> [Exercise prompt]
Write out the listing exactly as it is given.

> [Source data]
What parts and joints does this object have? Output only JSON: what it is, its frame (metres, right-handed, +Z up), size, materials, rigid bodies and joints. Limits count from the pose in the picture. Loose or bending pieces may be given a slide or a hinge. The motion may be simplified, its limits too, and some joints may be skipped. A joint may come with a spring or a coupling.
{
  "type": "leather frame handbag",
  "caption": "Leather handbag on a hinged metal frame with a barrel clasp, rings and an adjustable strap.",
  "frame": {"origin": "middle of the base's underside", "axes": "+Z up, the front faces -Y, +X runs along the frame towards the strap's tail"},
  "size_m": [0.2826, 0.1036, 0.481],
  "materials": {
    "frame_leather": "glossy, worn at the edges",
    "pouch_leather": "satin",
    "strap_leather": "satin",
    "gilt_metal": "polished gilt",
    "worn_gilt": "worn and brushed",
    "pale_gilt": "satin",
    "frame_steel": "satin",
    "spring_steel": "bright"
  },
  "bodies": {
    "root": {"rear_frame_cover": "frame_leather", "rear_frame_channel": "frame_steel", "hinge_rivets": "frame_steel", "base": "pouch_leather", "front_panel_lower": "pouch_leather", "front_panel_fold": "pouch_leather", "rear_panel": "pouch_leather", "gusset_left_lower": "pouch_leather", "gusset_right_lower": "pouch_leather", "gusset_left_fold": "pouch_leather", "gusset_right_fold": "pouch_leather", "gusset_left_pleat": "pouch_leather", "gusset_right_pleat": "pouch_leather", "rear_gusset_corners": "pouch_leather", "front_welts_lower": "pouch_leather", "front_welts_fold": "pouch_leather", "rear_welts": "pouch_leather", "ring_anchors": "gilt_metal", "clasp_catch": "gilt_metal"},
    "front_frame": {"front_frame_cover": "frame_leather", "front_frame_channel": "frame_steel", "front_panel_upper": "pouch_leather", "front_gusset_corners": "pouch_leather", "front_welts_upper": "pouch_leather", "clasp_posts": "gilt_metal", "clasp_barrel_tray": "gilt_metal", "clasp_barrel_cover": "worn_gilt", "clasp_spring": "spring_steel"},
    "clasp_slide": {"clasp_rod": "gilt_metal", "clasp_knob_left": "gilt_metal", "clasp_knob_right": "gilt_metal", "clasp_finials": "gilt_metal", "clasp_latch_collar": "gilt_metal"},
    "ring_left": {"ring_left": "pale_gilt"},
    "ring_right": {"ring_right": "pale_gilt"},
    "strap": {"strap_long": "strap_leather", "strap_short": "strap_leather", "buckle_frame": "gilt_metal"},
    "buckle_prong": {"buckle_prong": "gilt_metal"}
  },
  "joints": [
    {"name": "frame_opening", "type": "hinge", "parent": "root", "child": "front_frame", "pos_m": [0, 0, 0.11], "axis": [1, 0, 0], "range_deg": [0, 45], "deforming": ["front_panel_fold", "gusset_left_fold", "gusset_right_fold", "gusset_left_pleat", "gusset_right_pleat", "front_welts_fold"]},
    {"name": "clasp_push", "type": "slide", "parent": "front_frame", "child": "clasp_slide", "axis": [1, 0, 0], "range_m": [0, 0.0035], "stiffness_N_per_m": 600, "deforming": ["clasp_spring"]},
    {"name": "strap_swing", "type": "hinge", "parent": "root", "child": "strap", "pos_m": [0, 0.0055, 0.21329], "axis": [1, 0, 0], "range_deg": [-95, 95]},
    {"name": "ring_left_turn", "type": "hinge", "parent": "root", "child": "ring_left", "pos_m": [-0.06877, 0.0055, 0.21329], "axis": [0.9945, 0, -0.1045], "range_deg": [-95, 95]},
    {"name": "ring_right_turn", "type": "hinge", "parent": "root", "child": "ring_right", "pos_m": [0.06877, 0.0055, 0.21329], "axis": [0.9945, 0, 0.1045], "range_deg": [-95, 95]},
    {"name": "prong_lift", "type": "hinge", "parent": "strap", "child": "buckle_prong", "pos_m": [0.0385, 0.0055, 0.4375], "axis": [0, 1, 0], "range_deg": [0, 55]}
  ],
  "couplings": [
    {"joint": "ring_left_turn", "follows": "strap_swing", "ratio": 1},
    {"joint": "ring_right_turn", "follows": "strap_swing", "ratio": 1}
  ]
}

> [Exercise answer]
What parts and joints does this object have? Output only JSON: what it is, its frame (metres, right-handed, +Z up), size, materials, rigid bodies and joints. Limits count from the pose in the picture. Loose or bending pieces may be given a slide or a hinge. The motion may be simplified, its limits too, and some joints may be skipped. A joint may come with a spring or a coupling.
{
  "type": "leather frame handbag",
  "caption": "Leather handbag on a hinged metal frame with a barrel clasp, rings and an adjustable strap.",
  "frame": {"origin": "middle of the base's underside", "axes": "+Z up, the front faces -Y, +X runs along the frame towards the strap's tail"},
  "size_m": [0.2826, 0.1036, 0.481],
  "materials": {
    "frame_leather": "glossy, worn at the edges",
    "pouch_leather": "satin",
    "strap_leather": "satin",
    "gilt_metal": "polished gilt",
    "worn_gilt": "worn and brushed",
    "pale_gilt": "satin",
    "frame_steel": "satin",
    "spring_steel": "bright"
  },
  "bodies": {
    "root": {"rear_frame_cover": "frame_leather", "rear_frame_channel": "frame_steel", "hinge_rivets": "frame_steel", "base": "pouch_leather", "front_panel_lower": "pouch_leather", "front_panel_fold": "pouch_leather", "rear_panel": "pouch_leather", "gusset_left_lower": "pouch_leather", "gusset_right_lower": "pouch_leather", "gusset_left_fold": "pouch_leather", "gusset_right_fold": "pouch_leather", "gusset_left_pleat": "pouch_leather", "gusset_right_pleat": "pouch_leather", "rear_gusset_corners": "pouch_leather", "front_welts_lower": "pouch_leather", "front_welts_fold": "pouch_leather", "rear_welts": "pouch_leather", "ring_anchors": "gilt_metal", "clasp_catch": "gilt_metal"},
    "front_frame": {"front_frame_cover": "frame_leather", "front_frame_channel": "frame_steel", "front_panel_upper": "pouch_leather", "front_gusset_corners": "pouch_leather", "front_welts_upper": "pouch_leather", "clasp_posts": "gilt_metal", "clasp_barrel_tray": "gilt_metal", "clasp_barrel_cover": "worn_gilt", "clasp_spring": "spring_steel"},
    "clasp_slide": {"clasp_rod": "gilt_metal", "clasp_knob_left": "gilt_metal", "clasp_knob_right": "gilt_metal", "clasp_finials": "gilt_metal", "clasp_latch_collar": "gilt_metal"},
    "ring_left": {"ring_left": "pale_gilt"},
    "ring_right": {"ring_right": "pale_gilt"},
    "strap": {"strap_long": "strap_leather", "strap_short": "strap_leather", "buckle_frame": "gilt_metal"},
    "buckle_prong": {"buckle_prong": "gilt_metal"}
  },
  "joints": [
    {"name": "frame_opening", "type": "hinge", "parent": "root", "child": "front_frame", "pos_m": [0, 0, 0.11], "axis": [1, 0, 0], "range_deg": [0, 45], "deforming": ["front_panel_fold", "gusset_left_fold", "gusset_right_fold", "gusset_left_pleat", "gusset_right_pleat", "front_welts_fold"]},
    {"name": "clasp_push", "type": "slide", "parent": "front_frame", "child": "clasp_slide", "axis": [1, 0, 0], "range_m": [0, 0.0035], "stiffness_N_per_m": 600, "deforming": ["clasp_spring"]},
    {"name": "strap_swing", "type": "hinge", "parent": "root", "child": "strap", "pos_m": [0, 0.0055, 0.21329], "axis": [1, 0, 0], "range_deg": [-95, 95]},
    {"name": "ring_left_turn", "type": "hinge", "parent": "root", "child": "ring_left", "pos_m": [-0.06877, 0.0055, 0.21329], "axis": [0.9945, 0, -0.1045], "range_deg": [-95, 95]},
    {"name": "ring_right_turn", "type": "hinge", "parent": "root", "child": "ring_right", "pos_m": [0.06877, 0.0055, 0.21329], "axis": [0.9945, 0, 0.1045], "range_deg": [-95, 95]},
    {"name": "prong_lift", "type": "hinge", "parent": "strap", "child": "buckle_prong", "pos_m": [0.0385, 0.0055, 0.4375], "axis": [0, 1, 0], "range_deg": [0, 55]}
  ],
  "couplings": [
    {"joint": "ring_left_turn", "follows": "strap_swing", "ratio": 1},
    {"joint": "ring_right_turn", "follows": "strap_swing", "ratio": 1}
  ]
}